Redundancy in Resilient Systems

Multiple replicates of the same species or the same feature increase the likelihood that some individual specimens will survive a severe disturbance. The presence of replicates skews probability in favor of survivors on the basis of numbers. For biotic features, redundancy also increases the odds of mutations or variants that could increase innate ability to withstand disturbance. Surviving individuals provide the building blocks for restoring a disturbed cultural landscape.
A leafy young tree grows beside two mature trees with gnarled trunks
Young southern catalpa trees planted as future replacements for declining historic trees provide resilience through redundancy in the Chatham Manor cultural landscape of Fredericksburg and Spotsylvania National Military Park.


For example, planting replacement trees in advance of the decline of mature specimens allows for historic vegetation features to be perpetuated with continuity. At Chatham Manor, a cultural landscape within Fredericksburg and Spotsylvania National Military Park in Fredericksburg, Virginia, the NPS propagated two historic southern catalpas (Catalpa bignonioides) and planted them adjacent to the historic specimens they will replace, in the event that either (or both) of the two aged trees are lost. The historic trees were standing prior to 1861 (they were likely planted around the 1820s), and they witnessed the Civil War events that transpired at Chatham. Replication of the trees in advance of their decline ensures that Catalpa trees will remain at Chatham to serve as physical connections to the past.

Understanding the life cycle of different landscape materials, including the average functional life spans of different plant species, offers opportunities to plan for replacement prior to loss. Southern catalpas are relatively short-lived trees, with an average life span of approximately one hundred years in Virginia. Recognizing the impending mortality of the catalpas and their importance to the integrity and character of the landscape prompted the NPS to propagate the trees. There is also a sound economic and social basis to establishing replacements in advance of loss.
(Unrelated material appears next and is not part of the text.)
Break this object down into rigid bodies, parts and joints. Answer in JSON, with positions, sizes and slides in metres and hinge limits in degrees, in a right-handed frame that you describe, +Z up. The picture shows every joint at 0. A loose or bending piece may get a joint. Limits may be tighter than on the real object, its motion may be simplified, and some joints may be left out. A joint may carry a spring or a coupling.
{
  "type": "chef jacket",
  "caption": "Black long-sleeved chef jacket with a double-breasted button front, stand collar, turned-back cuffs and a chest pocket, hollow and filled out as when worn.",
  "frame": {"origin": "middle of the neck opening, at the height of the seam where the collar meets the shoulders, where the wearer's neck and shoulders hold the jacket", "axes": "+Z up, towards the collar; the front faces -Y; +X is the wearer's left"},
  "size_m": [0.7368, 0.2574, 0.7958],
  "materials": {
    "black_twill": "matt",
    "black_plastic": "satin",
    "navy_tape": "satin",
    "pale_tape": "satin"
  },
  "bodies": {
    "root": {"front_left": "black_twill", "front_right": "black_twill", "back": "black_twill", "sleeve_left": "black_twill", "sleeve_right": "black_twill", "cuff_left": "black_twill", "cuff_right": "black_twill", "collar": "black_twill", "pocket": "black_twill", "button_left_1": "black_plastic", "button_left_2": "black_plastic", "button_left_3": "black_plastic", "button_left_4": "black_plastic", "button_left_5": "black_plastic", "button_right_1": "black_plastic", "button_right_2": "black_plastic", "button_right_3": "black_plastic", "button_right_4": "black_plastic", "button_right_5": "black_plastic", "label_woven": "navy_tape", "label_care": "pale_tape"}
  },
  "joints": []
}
Planting small replacement trees that are allowed to mature in place makes financial sense, and upon loss of the historic specimen, the visual impact will be mitigated by the existence of the replacement specimen.
Two NPS staff members on ladders prune trees in an orchard
National Park Service staff pruning trees within historic Wick Farm orchard, a cultural landscape at Morristown National Historical Park.

National Park Service

Integrated pest management also relies on redundancy in prevention and control techniques to discourage pests. Employing redundancy helps to ensure that a pest not controlled by one technique will be addressed by another. At Morristown National Historical Park in New Jersey, the NPS prevents vole damage to the historic Wick Farm orchard through a variety of integrated pest management control methods. The vole, a brown mouse-like rodent, can pose a serious threat to orchards by living in burrows and feeding by day and night on vegetation above and below the ground; voles kill fruit trees by gnawing around the trunk until it is girdled.
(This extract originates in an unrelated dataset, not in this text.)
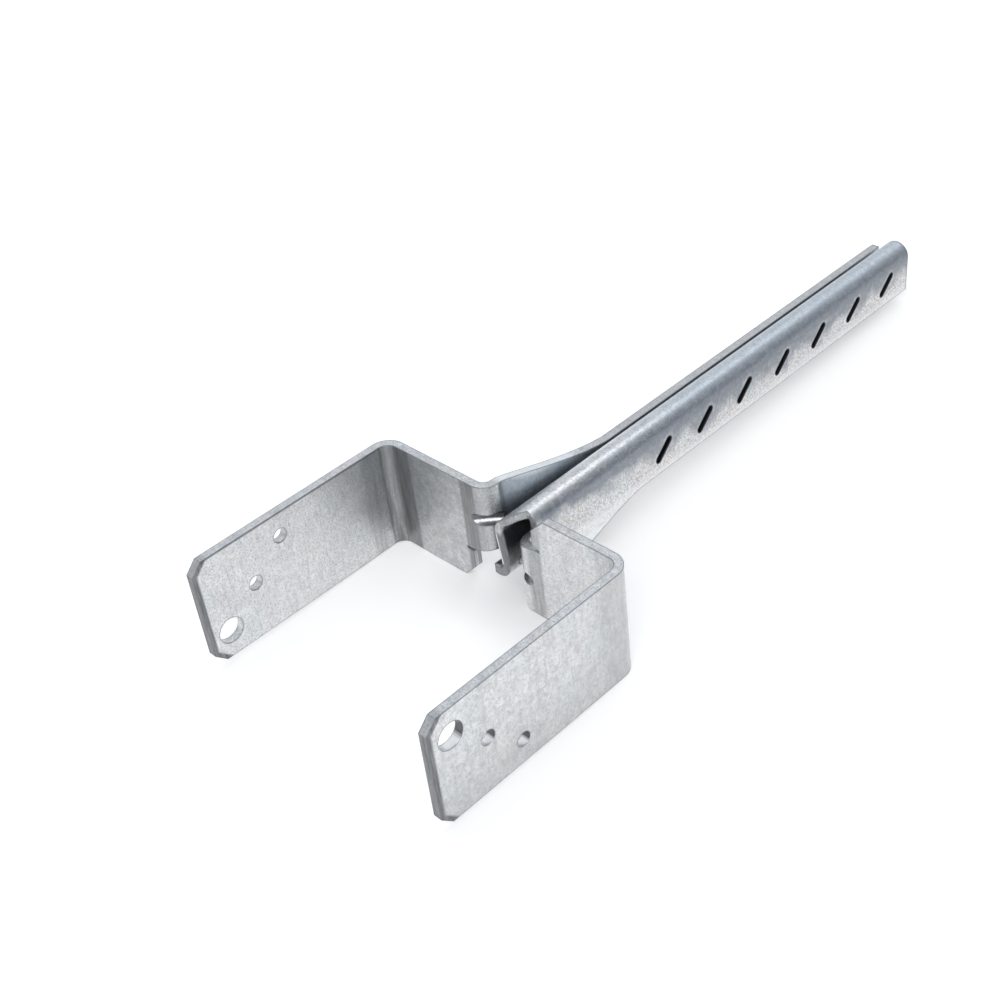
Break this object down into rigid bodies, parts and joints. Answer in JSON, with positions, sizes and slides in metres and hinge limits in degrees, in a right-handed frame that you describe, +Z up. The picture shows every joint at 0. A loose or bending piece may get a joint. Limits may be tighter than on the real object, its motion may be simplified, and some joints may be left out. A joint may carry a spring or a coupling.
{
  "type": "post base",
  "caption": "Folded sheet-steel post base with a U-shaped yoke for a timber post and a slotted stem to set in concrete.",
  "frame": {"origin": "centre of the seat, the yoke's face that the foot of the post stands against, where the stem's axis meets it", "axes": "+X across the yoke from leg to leg, +Y along the stem to its free end (the legs point to -Y), +Z up with the part lying on its side, along the width of the legs"},
  "size_m": [0.106, 0.296, 0.04],
  "materials": {
    "zinc_sheet": "hot-dip galvanised, matt, faint spangle"
  },
  "bodies": {
    "root": {"post_base": "zinc_sheet"}
  },
  "joints": []
}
At Wick Farm, a repertoire of cultural controls is used in combination, illustrating resilience through redundancy. First, the height of ground cover on the orchard floor is kept shorter than six inches tall by mowing. Voles are discouraged by a lack of shelter around tree trunks. Second, tree guards up to eight inches tall can be wrapped around the base of trunks, providing a physical barrier. Third, vole-resistant root stocks such as ‘‘Novole’’ can be used for the propagation of replacement fruit trees. These are unpalatable to voles. Fourth, the technique of bridge grafting can be used to repair trunk wounds or cavities made by voles. A shoot from the tree canopy, the scion wood, is grafted below and above the wound, reconnecting conductive tissue severed by the vole.
Other control techniques include biological controls, such as providing habitat for predators (e.g., owls and other birds of prey) to keep vole populations in check, and chemical controls, such as chemical repellants applied at the base of tree trunks. The redundancy afforded by these methods allows for year-round protection and recognition that some methods will work better than others in light of different environmental conditions.8

One of the greatest challenges in building redundancy within a cultural landscape is the visual impact of duplicate features. Visual impacts, however, can be reduced by planning and implementing projects with a complete understanding of features’ life cycles and the network of interactions that support or compromise durability. In rehabilitation projects, redundancy by design ensures the presence of duplicates in the event that one or more features are lost or compromised. In preservation maintenance, redundancy involves employing a variety of techniques that provide backups in the event that one or more fails.

8. National Park Service and the University of Massachusetts, Orchard Management Plan for Morristown National Historical Park Wick Farm Orchard (Boston, Mass.: National Park Service, Olmsted Center for Landscape Preservation, 2007).